**Record set:**
● ● ●

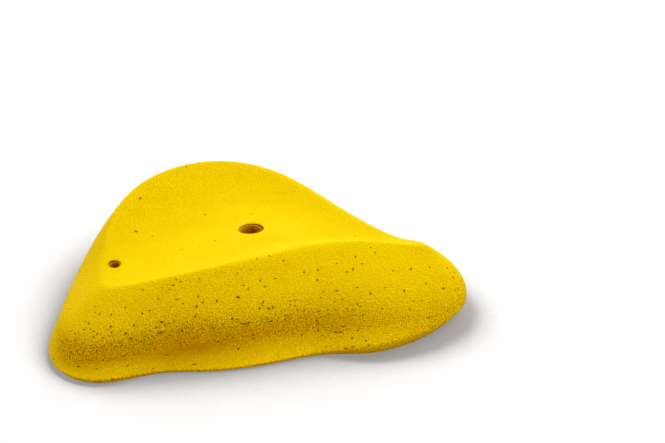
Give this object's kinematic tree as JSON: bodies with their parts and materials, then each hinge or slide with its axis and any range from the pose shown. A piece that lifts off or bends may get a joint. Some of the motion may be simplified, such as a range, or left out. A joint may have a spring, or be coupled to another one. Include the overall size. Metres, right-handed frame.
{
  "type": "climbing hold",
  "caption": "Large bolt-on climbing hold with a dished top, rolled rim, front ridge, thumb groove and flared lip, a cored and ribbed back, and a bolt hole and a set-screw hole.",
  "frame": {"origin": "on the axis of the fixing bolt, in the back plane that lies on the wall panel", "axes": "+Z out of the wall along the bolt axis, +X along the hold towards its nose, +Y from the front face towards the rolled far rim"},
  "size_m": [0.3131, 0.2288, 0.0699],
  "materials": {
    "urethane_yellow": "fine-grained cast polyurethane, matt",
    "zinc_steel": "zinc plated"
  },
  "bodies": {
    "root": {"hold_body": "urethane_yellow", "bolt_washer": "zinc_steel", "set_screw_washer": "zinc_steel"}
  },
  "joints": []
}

● ● ●

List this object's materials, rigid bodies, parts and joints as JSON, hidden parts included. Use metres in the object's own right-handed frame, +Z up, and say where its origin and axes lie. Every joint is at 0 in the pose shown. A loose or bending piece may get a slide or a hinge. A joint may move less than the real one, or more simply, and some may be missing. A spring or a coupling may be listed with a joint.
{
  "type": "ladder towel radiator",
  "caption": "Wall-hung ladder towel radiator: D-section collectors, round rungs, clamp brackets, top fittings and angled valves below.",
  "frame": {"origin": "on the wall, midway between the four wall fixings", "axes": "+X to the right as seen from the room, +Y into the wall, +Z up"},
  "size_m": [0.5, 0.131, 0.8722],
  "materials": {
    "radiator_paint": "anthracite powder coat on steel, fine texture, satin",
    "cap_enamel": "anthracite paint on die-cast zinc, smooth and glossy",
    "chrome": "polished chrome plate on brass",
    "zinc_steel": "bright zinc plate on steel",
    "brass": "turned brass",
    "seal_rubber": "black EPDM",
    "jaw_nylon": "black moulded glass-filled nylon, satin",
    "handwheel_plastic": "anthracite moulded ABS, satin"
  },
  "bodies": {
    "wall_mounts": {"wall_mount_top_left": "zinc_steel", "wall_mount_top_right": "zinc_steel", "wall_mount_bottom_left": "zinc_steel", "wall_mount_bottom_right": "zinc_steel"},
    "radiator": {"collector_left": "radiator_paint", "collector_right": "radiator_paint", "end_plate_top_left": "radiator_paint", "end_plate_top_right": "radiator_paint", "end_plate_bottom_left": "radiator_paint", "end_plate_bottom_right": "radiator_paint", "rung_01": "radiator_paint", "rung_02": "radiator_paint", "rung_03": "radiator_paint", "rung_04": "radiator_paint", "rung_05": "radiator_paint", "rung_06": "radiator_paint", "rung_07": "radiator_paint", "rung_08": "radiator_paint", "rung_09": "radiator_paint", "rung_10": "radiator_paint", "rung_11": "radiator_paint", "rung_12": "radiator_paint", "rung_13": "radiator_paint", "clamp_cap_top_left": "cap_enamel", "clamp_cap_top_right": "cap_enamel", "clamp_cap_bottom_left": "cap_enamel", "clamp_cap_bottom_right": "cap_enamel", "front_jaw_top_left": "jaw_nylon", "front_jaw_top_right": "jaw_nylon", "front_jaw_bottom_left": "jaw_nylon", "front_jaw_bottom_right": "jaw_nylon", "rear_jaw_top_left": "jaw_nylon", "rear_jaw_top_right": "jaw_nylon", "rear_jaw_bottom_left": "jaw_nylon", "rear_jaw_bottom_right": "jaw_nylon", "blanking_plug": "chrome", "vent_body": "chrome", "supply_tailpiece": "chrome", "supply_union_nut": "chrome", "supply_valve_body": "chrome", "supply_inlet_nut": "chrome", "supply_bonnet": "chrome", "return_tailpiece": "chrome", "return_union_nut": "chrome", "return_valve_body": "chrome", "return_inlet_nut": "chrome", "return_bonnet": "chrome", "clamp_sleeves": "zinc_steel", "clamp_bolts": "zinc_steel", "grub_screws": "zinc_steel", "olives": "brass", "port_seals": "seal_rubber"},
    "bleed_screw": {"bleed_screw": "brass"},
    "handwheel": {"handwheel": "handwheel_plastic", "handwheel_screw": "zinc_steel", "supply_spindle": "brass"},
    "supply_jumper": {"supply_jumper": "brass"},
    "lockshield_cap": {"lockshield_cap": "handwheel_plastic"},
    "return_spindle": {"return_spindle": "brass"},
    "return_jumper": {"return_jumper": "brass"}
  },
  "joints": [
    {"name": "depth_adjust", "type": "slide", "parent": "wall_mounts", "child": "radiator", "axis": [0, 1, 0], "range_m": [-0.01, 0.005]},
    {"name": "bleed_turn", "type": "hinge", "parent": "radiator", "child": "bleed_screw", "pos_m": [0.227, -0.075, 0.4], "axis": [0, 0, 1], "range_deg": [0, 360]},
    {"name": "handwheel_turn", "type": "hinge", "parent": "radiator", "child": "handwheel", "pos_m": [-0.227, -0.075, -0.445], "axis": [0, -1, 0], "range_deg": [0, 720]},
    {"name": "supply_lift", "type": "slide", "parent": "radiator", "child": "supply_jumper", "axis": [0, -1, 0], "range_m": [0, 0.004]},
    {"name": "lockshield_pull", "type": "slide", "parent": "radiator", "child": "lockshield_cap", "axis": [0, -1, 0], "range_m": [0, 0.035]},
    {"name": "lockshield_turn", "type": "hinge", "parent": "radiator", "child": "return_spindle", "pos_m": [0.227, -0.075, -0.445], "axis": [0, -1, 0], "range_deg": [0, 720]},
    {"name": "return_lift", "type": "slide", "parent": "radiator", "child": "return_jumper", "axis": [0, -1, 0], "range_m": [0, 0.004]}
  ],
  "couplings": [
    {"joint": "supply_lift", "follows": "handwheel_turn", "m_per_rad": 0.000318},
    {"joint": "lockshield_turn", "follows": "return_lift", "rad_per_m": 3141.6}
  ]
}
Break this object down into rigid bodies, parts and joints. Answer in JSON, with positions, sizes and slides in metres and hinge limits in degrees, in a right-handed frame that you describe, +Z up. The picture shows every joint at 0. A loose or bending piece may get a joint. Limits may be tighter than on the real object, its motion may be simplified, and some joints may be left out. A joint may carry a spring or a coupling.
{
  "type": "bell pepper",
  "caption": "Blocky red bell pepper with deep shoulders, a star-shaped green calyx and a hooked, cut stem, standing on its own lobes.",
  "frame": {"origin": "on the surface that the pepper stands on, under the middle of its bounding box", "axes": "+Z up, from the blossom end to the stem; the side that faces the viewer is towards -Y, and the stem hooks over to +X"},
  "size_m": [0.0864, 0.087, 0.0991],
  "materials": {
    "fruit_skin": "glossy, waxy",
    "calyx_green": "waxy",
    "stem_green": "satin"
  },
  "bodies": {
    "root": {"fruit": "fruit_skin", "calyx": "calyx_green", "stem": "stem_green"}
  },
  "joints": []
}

● ● ●

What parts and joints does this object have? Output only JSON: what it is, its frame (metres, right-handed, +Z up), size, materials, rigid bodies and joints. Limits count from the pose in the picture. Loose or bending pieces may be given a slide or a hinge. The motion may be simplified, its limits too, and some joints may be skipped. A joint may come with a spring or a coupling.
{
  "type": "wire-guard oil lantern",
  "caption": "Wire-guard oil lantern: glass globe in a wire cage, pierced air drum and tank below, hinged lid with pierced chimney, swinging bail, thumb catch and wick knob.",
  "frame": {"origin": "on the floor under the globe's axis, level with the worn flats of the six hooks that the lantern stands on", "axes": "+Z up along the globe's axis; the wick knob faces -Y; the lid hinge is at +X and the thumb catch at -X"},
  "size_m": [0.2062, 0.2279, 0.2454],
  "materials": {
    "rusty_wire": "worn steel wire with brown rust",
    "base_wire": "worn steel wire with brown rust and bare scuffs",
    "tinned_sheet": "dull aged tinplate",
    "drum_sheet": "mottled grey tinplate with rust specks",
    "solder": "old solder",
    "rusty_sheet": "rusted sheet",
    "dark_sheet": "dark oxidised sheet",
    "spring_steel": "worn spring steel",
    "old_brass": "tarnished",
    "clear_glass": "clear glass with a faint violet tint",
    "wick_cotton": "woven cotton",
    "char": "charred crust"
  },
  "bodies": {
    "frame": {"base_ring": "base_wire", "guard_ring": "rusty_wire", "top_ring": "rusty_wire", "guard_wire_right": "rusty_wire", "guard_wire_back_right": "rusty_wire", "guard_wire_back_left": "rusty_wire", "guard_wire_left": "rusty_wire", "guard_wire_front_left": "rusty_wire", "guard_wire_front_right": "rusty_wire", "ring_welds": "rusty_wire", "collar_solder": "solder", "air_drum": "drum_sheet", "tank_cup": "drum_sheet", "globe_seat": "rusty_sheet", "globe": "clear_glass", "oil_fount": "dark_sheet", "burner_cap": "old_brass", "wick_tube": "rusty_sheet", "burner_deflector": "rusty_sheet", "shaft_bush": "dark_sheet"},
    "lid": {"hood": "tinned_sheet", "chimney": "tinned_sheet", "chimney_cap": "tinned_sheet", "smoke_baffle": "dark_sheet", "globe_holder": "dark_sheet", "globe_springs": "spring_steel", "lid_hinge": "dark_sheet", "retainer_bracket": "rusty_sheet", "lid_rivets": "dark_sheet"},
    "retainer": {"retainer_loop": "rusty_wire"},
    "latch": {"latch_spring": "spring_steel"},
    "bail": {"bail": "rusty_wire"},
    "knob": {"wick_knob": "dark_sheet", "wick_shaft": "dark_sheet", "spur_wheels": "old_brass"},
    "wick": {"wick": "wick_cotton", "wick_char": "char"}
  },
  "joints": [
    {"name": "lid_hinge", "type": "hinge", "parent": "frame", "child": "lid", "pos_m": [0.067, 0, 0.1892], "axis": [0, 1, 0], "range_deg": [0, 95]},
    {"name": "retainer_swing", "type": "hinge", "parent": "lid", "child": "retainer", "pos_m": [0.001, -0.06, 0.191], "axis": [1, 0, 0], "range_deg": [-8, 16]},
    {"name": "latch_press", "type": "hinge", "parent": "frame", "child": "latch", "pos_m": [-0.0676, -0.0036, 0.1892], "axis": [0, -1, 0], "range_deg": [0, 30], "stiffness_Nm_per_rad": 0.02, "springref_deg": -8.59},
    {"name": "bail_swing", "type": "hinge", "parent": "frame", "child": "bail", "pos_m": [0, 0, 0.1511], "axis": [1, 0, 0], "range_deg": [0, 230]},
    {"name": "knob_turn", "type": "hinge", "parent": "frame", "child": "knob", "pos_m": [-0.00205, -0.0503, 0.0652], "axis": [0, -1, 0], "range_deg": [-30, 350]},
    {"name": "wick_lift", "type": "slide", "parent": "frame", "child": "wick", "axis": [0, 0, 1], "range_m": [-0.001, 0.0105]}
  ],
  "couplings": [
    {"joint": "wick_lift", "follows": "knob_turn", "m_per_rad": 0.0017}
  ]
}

● ● ●

From the material given, work out how many lines hold the string "shown"; state that number and nothing further.

2